YOUR OBJECTIVE = Give back exactly the lines that run from the beginning of the entries to the line containing "hide_parts(*nodes)", both included, and nothing else.

++++ TASK INPUTS

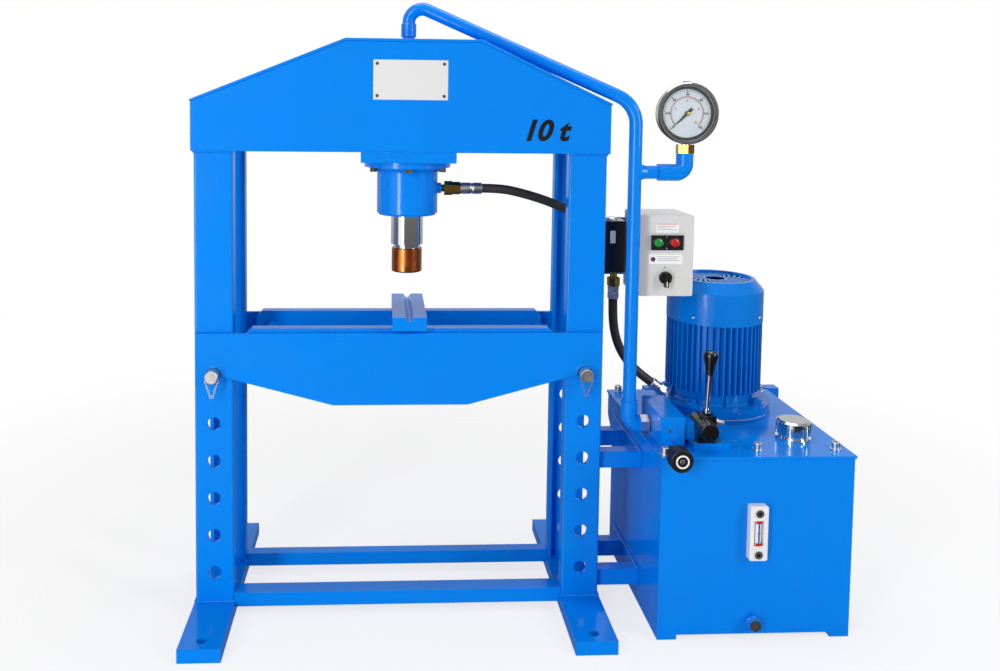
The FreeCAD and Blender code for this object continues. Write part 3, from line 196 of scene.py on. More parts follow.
BLACK_INK = moulded("black_screen_ink", "#0B0B0C", "#131315", 0.4, 2.0, 0.08)
GREY_INK = moulded("grey_screen_ink", "#9A9BA2", "#A2A3AA", 0.4, 2.0, 0.08)
RED_INK = moulded("red_screen_ink", "#D21F1B", "#C21813", 0.4, 2.0, 0.08)
BLUE_OIL = moulded("blue_level_column", "#0F5FC0", "#0A48A0", 0.15, 3.0, 0.1, 0.5)
WHITE_PAINT = moulded("white_index_paint", "#F5F5F5", "#EBEBEB", 0.4, 3.0, 0.06)
GREEN = moulded("green_gloss_plastic", "#1C9A3C", "#188B35", 0.16, 10.0, 0.02, 0.6)
RED = moulded("red_gloss_plastic", "#D11A1E", "#BE1418", 0.16, 10.0, 0.02, 0.6)
GLASS = clear_glass()


# ---------------------------------------------------------------- pieces from CAD nodes
def piece_of(name, mesh, body, slot, *nodes):
    # a finished mesh as a piece that rides on its body
    piece = bpy.data.objects.new(name, mesh)
    scene.collection.objects.link(piece)
    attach(piece, body)
    if nodes:
        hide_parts(*nodes)


def baked(name, mesh, apply):
    # the mesh that a modifier makes, as plain data
    work = bpy.data.objects.new(name + "_work", mesh)
    scene.collection.objects.link(work)
    apply(work)
    done = bpy.data.meshes.new_from_object(work.evaluated_get(bpy.context.evaluated_depsgraph_get()))
    work.modifiers.clear()
    bpy.data.objects.remove(work)
    done.name = name
    return done


def rounded(node, body, slot, material, edge_mm):
    # the node's own shape, its loose triangles merged and its edges broken by a small round
    bm = bmesh.new()
    bm.from_mesh(NODES[node].data)
    bmesh.ops.remove_doubles(bm, verts=bm.verts, dist=2e-6)
    bmesh.ops.dissolve_limit(bm, angle_limit=math.radians(0.6), verts=bm.verts, edges=bm.edges)
    for face in bm.faces:
        face.material_index = 0
        face.smooth = True
    for edge in bm.edges:
        edge.smooth = len(edge.link_faces) == 2 and edge.calc_face_angle(0.0) < SHARP
    flat = bpy.data.meshes.new(node + "_merged")
    bm.to_mesh(flat)
    bm.free()
    flat.materials.append(material)

    def break_edges(work):
        bevel = work.modifiers.new("edge", "BEVEL")
        bevel.width = edge_mm / 1000.0
        bevel.segments = 2
        bevel.limit_method = "ANGLE"
        bevel.angle_limit = SHARP
        bevel.harden_normals = True

    piece_of(node + "_rounded", baked(node + "_rounded", flat, break_edges), body, slot, node)


ROUNDED = [
    # node, body, material, round in mm
    ("feet", "frame", ENAMEL, 3.0), ("stretchers", "frame", ENAMEL, 1.5),
    ("crown_front_plate", "frame", ENAMEL, 2.0), ("crown_rear_plate", "frame", ENAMEL, 1.2),
    ("crown_cover", "frame", ENAMEL, 1.2),
    ("nameplate", "frame", LACQUERED, 0.4), ("cylinder_mount_plate", "frame", ENAMEL, 1.5),
    ("bed_front_plate", "bed", ENAMEL, 2.0), ("bed_rear_plate", "bed", ENAMEL, 1.2),
    ("bed_rails", "bed", ENAMEL, 1.8), ("v_block", "bed", ENAMEL, 1.2),
    ("tank_brackets", "frame", ENAMEL, 1.5), ("tank_shell", "frame", ENAMEL, 1.5),
    ("tank_cover", "frame", ENAMEL, 2.2), ("side_bracket", "frame", ENAMEL, 1.2),
    ("junction_block", "frame", PHOSPHATE, 1.0), ("control_box", "frame", POWDER, 1.0),
    ("button_base", "frame", PLASTIC, 1.0), ("cylinder_bolts", "frame", DARK_STEEL, 0.6),
]
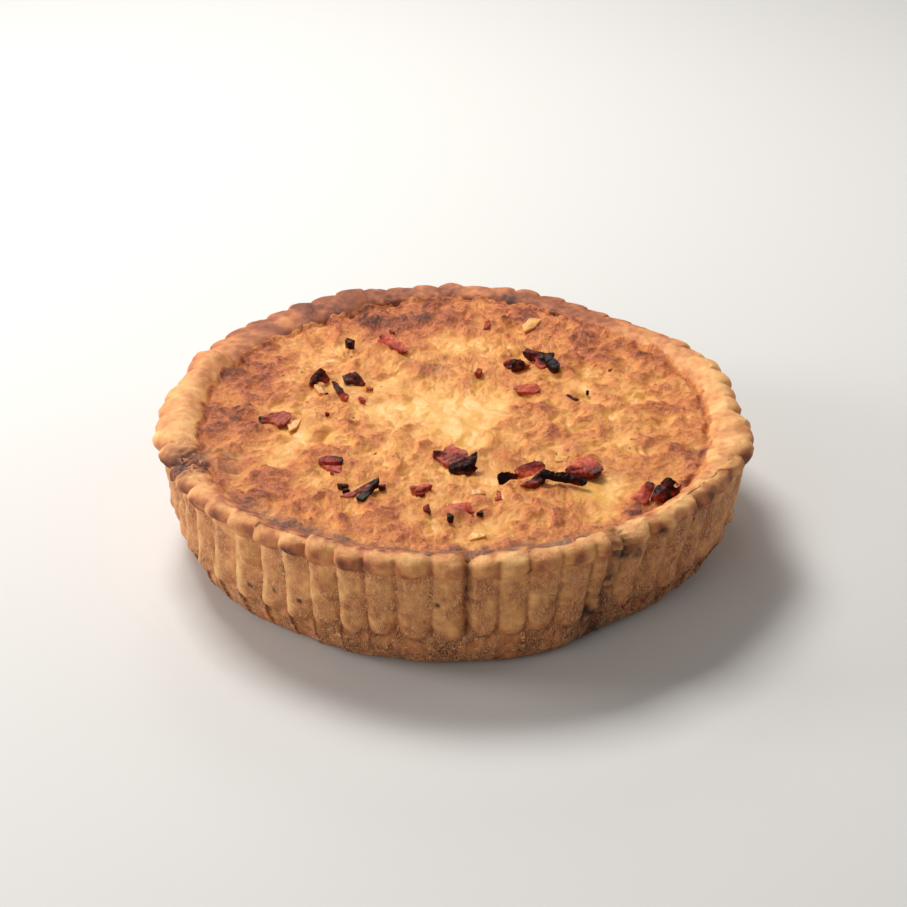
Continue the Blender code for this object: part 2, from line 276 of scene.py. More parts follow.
# Baked shortcrust: a dry, matt crumb of flour and butter. Its colour runs from pale gold through tan to
# brown as it bakes. Fat leaves worm-like pale streaks of about a millimetre where it touched the tin.
crust, tree, shader, place = finish("baked_shortcrust")
baked, pressed, stained_and_shaded, flecked, filmed = (
    add(tree, "ShaderNodeAttribute", attribute_name=name).outputs["Fac"]
    for name in ("baked", "pressed", "stained_and_shaded", "flecked", "glazed"))
mottle = add(tree, "ShaderNodeTexNoise", {"Vector": place, "Scale": 260.0, "Detail": 5.0, "Roughness": 0.62})
grain = add(tree, "ShaderNodeTexNoise", {
    "Vector": place, "Scale": 900.0, "Detail": 4.0, "Roughness": 0.6, "Distortion": 1.2})
uneven = add(tree, "ShaderNodeMath", {0: mottle, 1: -0.5}, operation="ADD")
deeper = add(tree, "ShaderNodeMath", {0: uneven, 1: 0.5, 2: baked}, operation="MULTIPLY_ADD")
rough_grain = add(tree, "ShaderNodeMath", {0: grain, 1: -0.5}, operation="ADD")
speckled = add(tree, "ShaderNodeMath", {0: rough_grain, 1: 0.5}, operation="MULTIPLY")
on_tin = add(tree, "ShaderNodeMath", {0: speckled, 1: pressed}, operation="MULTIPLY")
tone = add(tree, "ShaderNodeMath", {0: deeper, 1: on_tin}, operation="ADD")
plain = colours(tree, tone, (
    (0.0, "#F2BB76"), (0.2, "#E3A060"), (0.42, "#C87C49"), (0.62, "#A15934"), (0.82, "#713A21"),
    (1.0, "#442312")))
# Where egg and cream filmed it, the crust is redder.
egged = colours(tree, tone, (
    (0.0, "#EFB268"), (0.25, "#DD9450"), (0.45, "#CB783F"), (0.65, "#A9592F"), (0.85, "#7A3A1E"),
    (1.0, "#472110")))
base = add(tree, "ShaderNodeMix", {0: filmed, 6: plain, 7: egged}, data_type="RGBA")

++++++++

TASK SOLUTION =
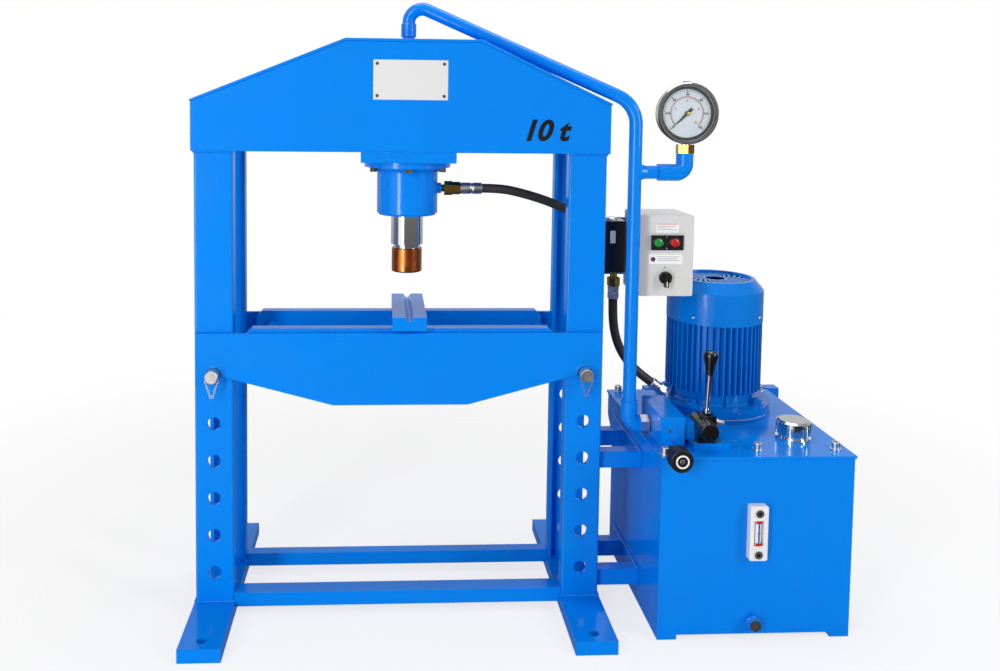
The FreeCAD and Blender code for this object continues. Write part 3, from line 196 of scene.py on. More parts follow.
BLACK_INK = moulded("black_screen_ink", "#0B0B0C", "#131315", 0.4, 2.0, 0.08)
GREY_INK = moulded("grey_screen_ink", "#9A9BA2", "#A2A3AA", 0.4, 2.0, 0.08)
RED_INK = moulded("red_screen_ink", "#D21F1B", "#C21813", 0.4, 2.0, 0.08)
BLUE_OIL = moulded("blue_level_column", "#0F5FC0", "#0A48A0", 0.15, 3.0, 0.1, 0.5)
WHITE_PAINT = moulded("white_index_paint", "#F5F5F5", "#EBEBEB", 0.4, 3.0, 0.06)
GREEN = moulded("green_gloss_plastic", "#1C9A3C", "#188B35", 0.16, 10.0, 0.02, 0.6)
RED = moulded("red_gloss_plastic", "#D11A1E", "#BE1418", 0.16, 10.0, 0.02, 0.6)
GLASS = clear_glass()


# ---------------------------------------------------------------- pieces from CAD nodes
def piece_of(name, mesh, body, slot, *nodes):
    # a finished mesh as a piece that rides on its body
    piece = bpy.data.objects.new(name, mesh)
    scene.collection.objects.link(piece)
    attach(piece, body)
    if nodes:
        hide_parts(*nodes)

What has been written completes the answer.